Saturday, December 9, 2006

What's luck got to do with it?

"you make your own luck"

"the harder I work, the luckier I get"

"except for bad luck, I wouldn't have any luck at all"

After posting about Casey Serin, I spent most of the night thinking about the role of luck in my life and whether I should believe in it at all. All of the successful people I have met have outwardly stated that they believe their success is due to hard work, persistence, good organization, etc. Few seem to think that they were just lucky. On the other hand, nearly every poor person I have known (between having rental property for 10 years and trying to recruit people into Amway for an equivalent length of time, I met literally hundreds and hundreds) blames his or her lack of success on bad luck.
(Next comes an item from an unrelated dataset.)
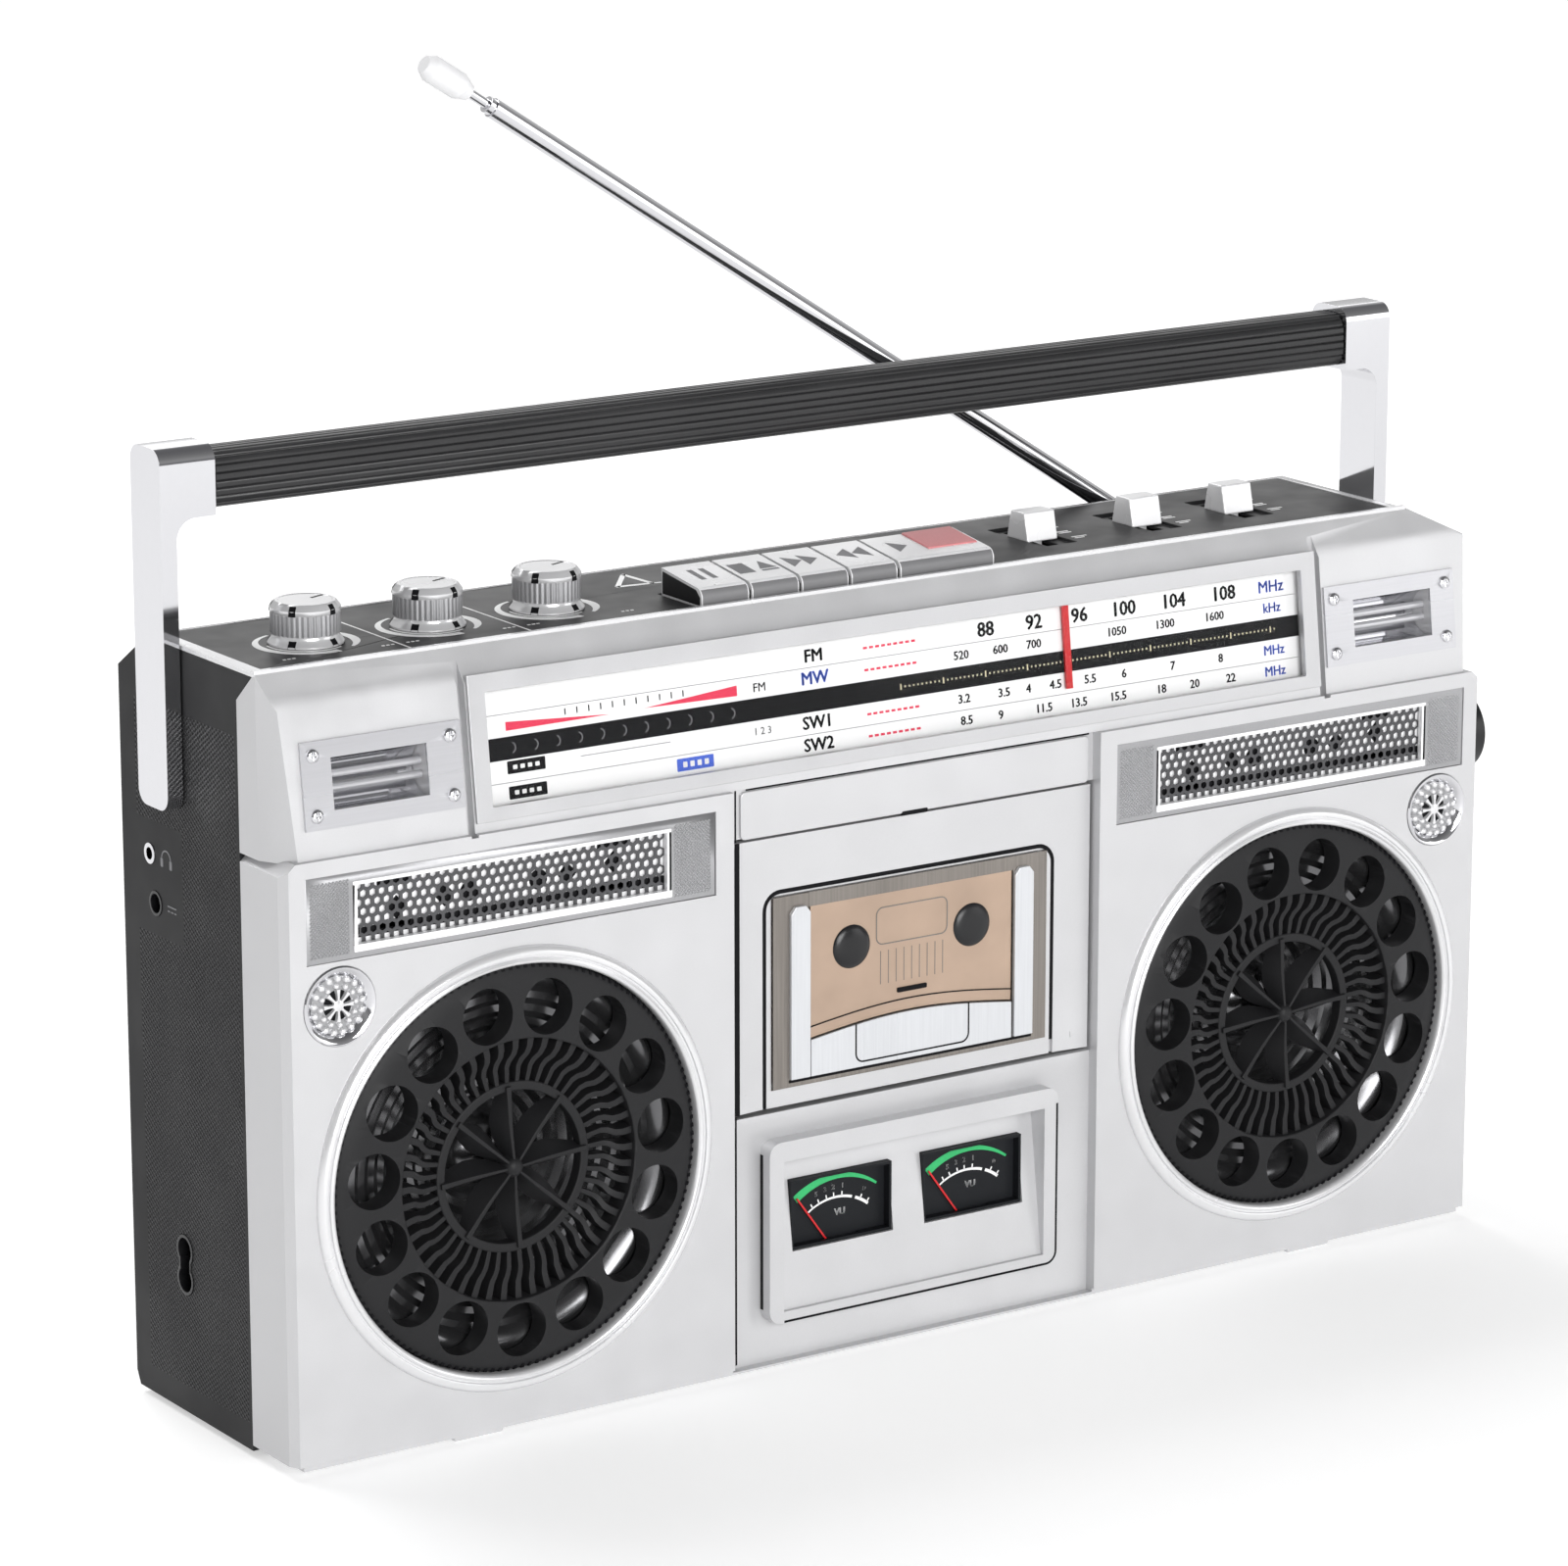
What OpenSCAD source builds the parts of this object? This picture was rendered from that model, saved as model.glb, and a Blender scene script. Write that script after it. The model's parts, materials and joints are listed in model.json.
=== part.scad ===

My wife is from mainland China and it seems that the Chinese have a strong belief in luck. She seems to think she always has bad luck. She grew up during the cultural revolution was very poor and remembers not having much food to eat, standing in line long hours to get an egg or some meat. (Even today in the US she goes to great lengths to make sure she doesn't leave the slightest trace of raw egg in a mixing bowl.) Her first husband abandoned her when their daughter was born and she was left alone in the Northwest province of China a thousand miles from her family. So she sent her baby home to her mom and lived alone, studying long hours to get an accounting certificate. She finally got her certificate and found a job on Hainan Island in the South China sea. But the bank was corrupt and went out of business. So she found a new job in a large city only a 10 hour trip away from her parents. She somehow managed to buy a house, marry a budding entrepreneur and pay off the house completely in few years. But the entrepreneur cheated on her and left her, taking his share of the business (worth a lot of money) without giving her anything. Still, through her frugality she had saved enough to buy a house for her parents and pay for it in cash. So she owns two homes in China completely paid for worth nearly 2 million yuan - a hefty sum for an average person in China.

A few years ago she decided she wanted to emigrate to America and found a man to marry (me!). But it was her bad luck to find someone who wasn't rich. After all, all the other Chinese women she know had married rich Americans! So has my wife had "bad luck" all her life as she claims? On the one hand she represents some one who sets goals (although she doesn't write them down) and diligently works towards them and inevitably achieves them. But she seems to focus on all the bad breaks she thinks she has gotten.

What about me? My outward demeanor is always optimistic. I was always telling the people I sponsored in Amway one of the first two quotes above. I have constantly tried to sell my wives that with a just a little more time we are going to be successful at _____ (fill in the blank- real estate, Amway, commodity futures, stocks, etc.). Initially in all my ventures I believed I really would be successful. But as they flopped I most often blamed (internally) my bad luck. Even today I feel that I have the worst sense of timing. I moved all my 401k savings into stocks in late 1999, I bought real estate in the 1980's just before the market crashed. E-gad - I am getting into real estate now again after it has peaked!

During my time in Amway I read hundred's of books, listened to thousands of tapes and heard hundred's of successful business people speak (both from inside and outside of Amway). They all espoused a thinking process similar to Steve Pavlina. Basically, our thoughts are like magnets and we can literally "Think and Grow Rich". Steve Pavlina has an experiment he is running to try to attract $1million. Can success be this easy? It is both inspiring and frustrating to read about how easy it is for others to make a lot of money such as this college student. I also know very personally my sister-in-law's success has a lot to do with extreme hard work. Her business InOutSouce.com is one of the fastest growing firms in Philadelphia and she is well on her way to riches. But she thinks luck has nothing to do with her success.

I remember when I first saw the Amway marketing plan. I was absolutely convinced that I would be a millionaire in 2 years. I felt certain that anyone would have to be an idiot to turn down the idea. The first two months I sponsored every one I talked with. I believe that they bought into my belief. One night I had an awful realization that I was going to be responsible for hundreds of people when I became successful, I would have to deal with so much money, etc. and I literally became scared. Doubt started to creep into my thought pattern and I started to have trouble sponsoring. That doubt has stayed with me in every venture since that time.

So is it luck or hard work that generates success? Or is it a combination? Or is it just my mental thought pattern that attracts or repulses wealth? I just do not know the answer and am really not sure that successful people know what made them successful. Just like when the news media interviews someone over 100 years old and asks their secret to long life. It's all anecdotal evidence and means nothing. More women and whiskey or more vegetables? Who knows really?

So I am jumping into real estate again. Just hoping really that this time I will figure it out. What's luck got to do with it? (apologies to Tina Turner) I hope nothing at all, really.